Friday, September 25, 2009

HH: I start by a week in which foreign affairs is front and center with our friend, Frank Gaffney from the Center for Security Policy, Frank, I don’t know that we’ve had as weak, as eventful and as disappointing as this one in a very long time. Your assessment?

FG: If it were just disappointing, Hugh, we could live with it. I think what it does is it sets in train, or maybe further accelerates, trends that are very ominous, in my estimate, Hugh. And you and I have talked about the Obama doctrine, as I define it, in nine words – undermine our friends, embolden our enemies, diminish our country. And all three were on display, most especially I guess this week, in Barack Obama’s performances at the U.N., coming as they did on the heels of last week’s manifestation, the takedown of the U.S. missile defense system in Europe. And I think anticipating still greater debacles as the U.S. gets into the engagement game with the Iranians, even in the immediate aftermath of this revelation that an inconvenient fact has just been established, namely that something the American and other Western intelligence services apparently have known for some time but chosen to conceal from us, namely that there is a second, dedicated, covert, nuclear enrichment program underway in a mountain outside Qom in Iran. It’s a smoking gun, as far as I’m concerned, of the nuclear weapons ambitions of the regime.

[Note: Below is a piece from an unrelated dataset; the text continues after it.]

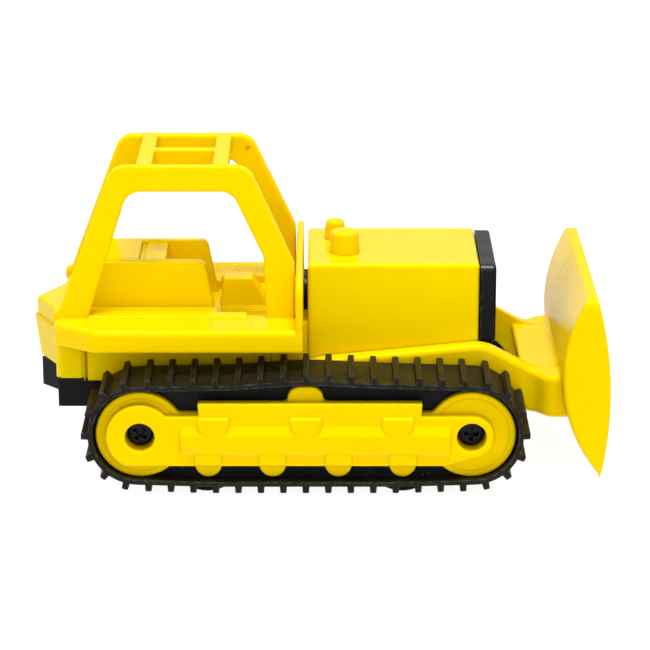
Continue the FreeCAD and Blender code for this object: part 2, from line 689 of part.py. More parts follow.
# ---------------------------------------------------------------- body shell
def body_shell():
    """Die-cast middle and rear of the body: sides, seat box, floor and pointed tail."""
    half = TUB_HALF_WIDTH
    solids = [
        rear_block(),
        box((SIDE_GROOVE_X - 0.5, HOOD_REAR_X - FIT), (-half, half), (DECK_Z, BODY_TOP_Z)),
        seat_box(),
        front_console(),
    ]
    solids += tail()
    shell = joined(solids)
    wall = 2.0
    hollow_x = (SIDE_GROOVE_X + 1.2, CAB_FRONT_X - wall)
    hollow = box(hollow_x, (-half + wall, half - wall), (DECK_Z - 1, BODY_TOP_Z - wall))
    shell = shell.cut(hollow)
    under_seat = box((CONSOLE_REAR_X + wall, -33.0), (-CONSOLE_HALF_WIDTH + wall, CONSOLE_HALF_WIDTH - wall),
                     (BODY_TOP_Z - wall - 1, CONSOLE_TOP_Z - wall))
    shell = shell.cut(under_seat)
    shell = joined([shell] + [screw_post(x, y, BODY_TOP_Z - wall + 0.2) for x, y in BODY_SCREW_PLACES])
    cuts = both_sides(side_grooves())
    for x, y in BODY_SCREW_PLACES:
        cuts.append(rod_z(x, y, SCREW_SHANK_RADIUS, (DECK_Z - 1, DECK_Z + 7.5)))
    for x, y in CAB_PEG_PLACES:
        cuts += both_sides(rod_z(x, y, CAB_PEG_RADIUS, (BODY_TOP_Z - 5, BODY_TOP_Z + 1)))
    tongue_slot = box((CAB_FRONT_X, HOOD_REAR_X), (-5.1, 5.1), (DECK_Z - 1, BODY_TOP_Z + 1))
    cuts += [floor_ribs(), tongue_slot]
    return shell.cut(cuts)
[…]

HH: So Frank Gaffney, this is the big news of the day. We have discovered the Iranians have confirmed, the world leaders represented by Obama and the prime minister of England, the president of France, and the chancellor of Germany, though she was not there, Angela Merkel, authorized this to be said, have confirmed they are in breach of every undertaking they have ever made, they are clearly intent upon getting a nuclear weapon. But then they didn’t do anything today, Frank.

FG: Well no, they’re redoubling their effort to engage the Iranians. And by the way, there is now a slightly amped up bluster about what will happen to the Iranians if they don’t engage in a meaningful way, send a signal, as I think Hillary Clinton put it, their intentions with respect to their nuclear program. Well, Hugh, they couldn’t have sent any more clear a signal of their intentions than affirming what has now been known. And again, I think this is the incredible story about this, or is the piece of the story, is that our government, and I guess it goes back to the Bush years, too, our government has known about this capability, but didn’t acknowledge it. So it’s a revelation to the rest of us, it’s a smoking gun if you will, but it hasn’t really been a secret, at least from our intelligence services.

HH: When Ahmadinejad went to the podium in the U.N. this week, I don’t care how many empty seats there were, he declared that capitalism was going to be overthrown by the Koran, he all but declared war on Israel again. Frank, is war inevitable?

FG: This is the trend that I’m worrying about, Hugh. As I say, the things that I believe are now being accelerated that go way beyond disappointment are indeed the seeds of war, global conflagration is not out of the question, sadly, because what we’re dealing with now are people who are being, as I said, emboldened at every turn. Every bad actor on the planet is being encouraged by our behavior, and each and every one of our allies is being I think alienated, or at least discouraged, and left to defend for themselves. You put that all together, these are the sorts of forces that have in the past produced miscalculations and ultimately conflicts, and maybe on an unprecedented and horrific scale. I pray not, but that’s what I’m fearful of.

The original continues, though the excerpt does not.